As you might expect, the typo created a kerfuffle. What you might not expect is how far it went, how fast. Wells says he heard about it from people in South Africa, where he used to live.

Late-night talk-show host Seth Meyers made fun of the Santa-to-Satan swap: As the screen showed a to-go coffee cup with the name Satan scrawled across it, Meyers fake-quoted Trump mouthpiece Kellyanne Conway as saying: “That’s so weird. The same thing happened to me at Starbucks.”

The New York Post ran a story, quoting the Record’s apologetic editorial. “We often chuckle about the typos we have caught, breathing sighs of relief when the L in ‘public’ or the B in ‘Hornby’ is added by the last set of eyes before going to print. Even those are not always caught,” the Record’s editorial read. “But when it happens in an ad, it becomes all that much more blatant. They are called ‘display ads’ for a reason. They are meant to stand out on the page. This one did that, for all the wrong reasons.”

These things happen. Working for a newspaper that once ran a picture of a farmer and his pig where a husband and wife were supposed to be (and which identified the wife as the pig). I will not make too big a deal about this. My own contribution this year was to somehow write “Shady Greek cemetery” instead of “Shady Creek cemetery” in a column. Pot, meet kettle.

The happy ending? The Satan fuss contributed to a terrific turnout on Sunday. “I would say this was one of our more well-attended Christmas parades,” Wells said.

It also led, indirectly, to some help for the hungry: “We raised $136 for the food bank,” says Will Evers.

Who’s Evers? He’s that intimidating-looking devil you just read about. After the typo became a cause celebre, it was his 14-year-old daughter Saphira Evers-Jamieson who said: “Let’s have some fun with it.”
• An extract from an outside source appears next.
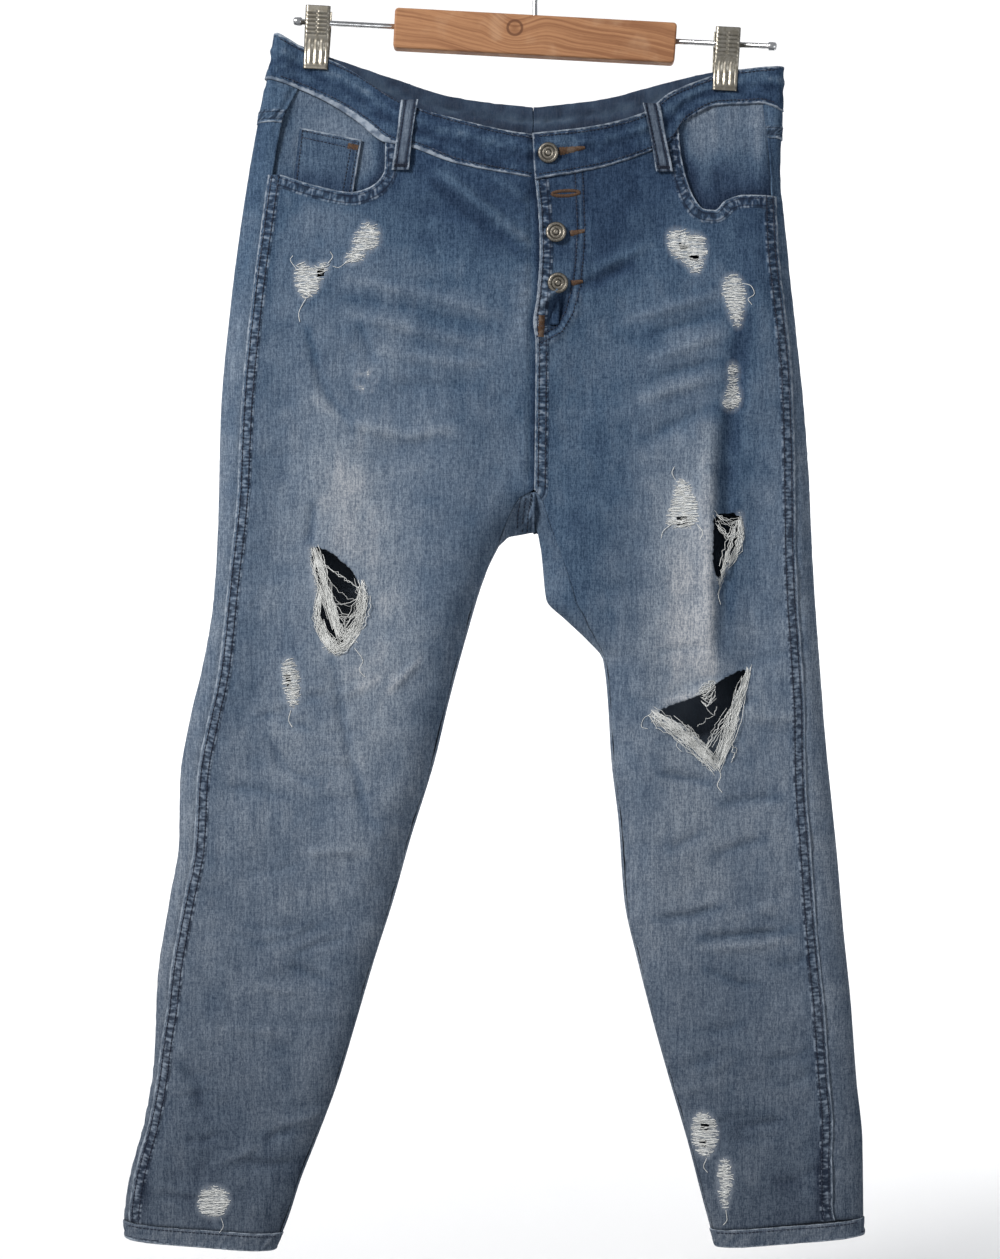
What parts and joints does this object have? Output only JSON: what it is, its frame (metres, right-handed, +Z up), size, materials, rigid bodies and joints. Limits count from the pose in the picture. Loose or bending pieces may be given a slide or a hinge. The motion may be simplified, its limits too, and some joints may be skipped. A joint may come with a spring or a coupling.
{
  "type": "ripped jeans on a wooden clip hanger",
  "caption": "Washed denim jeans with open rips and worn patches, button fly, hanging flat by the waistband from the metal clips of a wooden hanger.",
  "frame": {"origin": "the point on the inside of the hanger's hook that bears on a rail", "axes": "+Z up, the front of the jeans faces -Y, +X towards the wearer's left"},
  "size_m": [0.6221, 0.0535, 1.1111],
  "materials": {
    "denim": "stone-washed cotton twill",
    "denim_dark": "less washed cotton twill",
    "frayed_cotton": "bared white weft threads",
    "stitching": "brown and dark blue topstitching thread",
    "button_metal": "antiqued pressed metal",
    "wood": "bare brown softwood",
    "steel": "bright plated wire",
    "clip_metal": "nickel-plated pressed steel"
  },
  "bodies": {
    "root": {"front_right": "denim", "front_left": "denim", "back_right": "denim", "back_left": "denim", "yoke_right": "denim", "yoke_left": "denim", "waistband_right": "denim_dark", "waistband_left": "denim_dark", "hem_right": "denim_dark", "hem_left": "denim_dark", "pocket_facing_right": "denim", "pocket_facing_left": "denim", "coin_pocket": "denim", "back_pocket_right": "denim", "back_pocket_left": "denim", "fly_underlap": "denim_dark", "belt_loop_front_right": "denim_dark", "belt_loop_front_left": "denim_dark", "belt_loop_back_right": "denim_dark", "belt_loop_back_left": "denim_dark", "belt_loop_back_centre": "denim_dark", "button_waist": "button_metal", "button_fly_upper": "button_metal", "button_fly_lower": "button_metal", "hanger_bar": "wood", "hanger_rod": "steel", "hanger_hook": "steel", "clip_right_front": "clip_metal", "clip_right_back": "clip_metal", "clip_right_link": "clip_metal", "clip_left_front": "clip_metal", "clip_left_back": "clip_metal", "clip_left_link": "clip_metal"}
  },
  "joints": []
}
Together, they fashioned the impressive Satan costume Evers wore Sunday. They made the goat legs out of some faux fur, an old foam roller and a couch cushion salvaged from the ReStore. The cushion also contributed to the horns, which were hot-glued to a latex bald cap.

“We whipped it together in about 24 hours,” Evers said. “It was a fun dad-daughter project.”

He estimates a couple of hundred people posed for photos with him on Sunday. That included Santa and Mrs. Claus, who emerged from their own photo session in the Native Sons Hall. Some paid Evers a loonie or two for the privilege, with all of it going to the food bank. Good cause. Good fun.

“We figured everyone would get a kick out of it,” he said.

Sometimes, when things go sideways, you just have to say what the hell and laugh.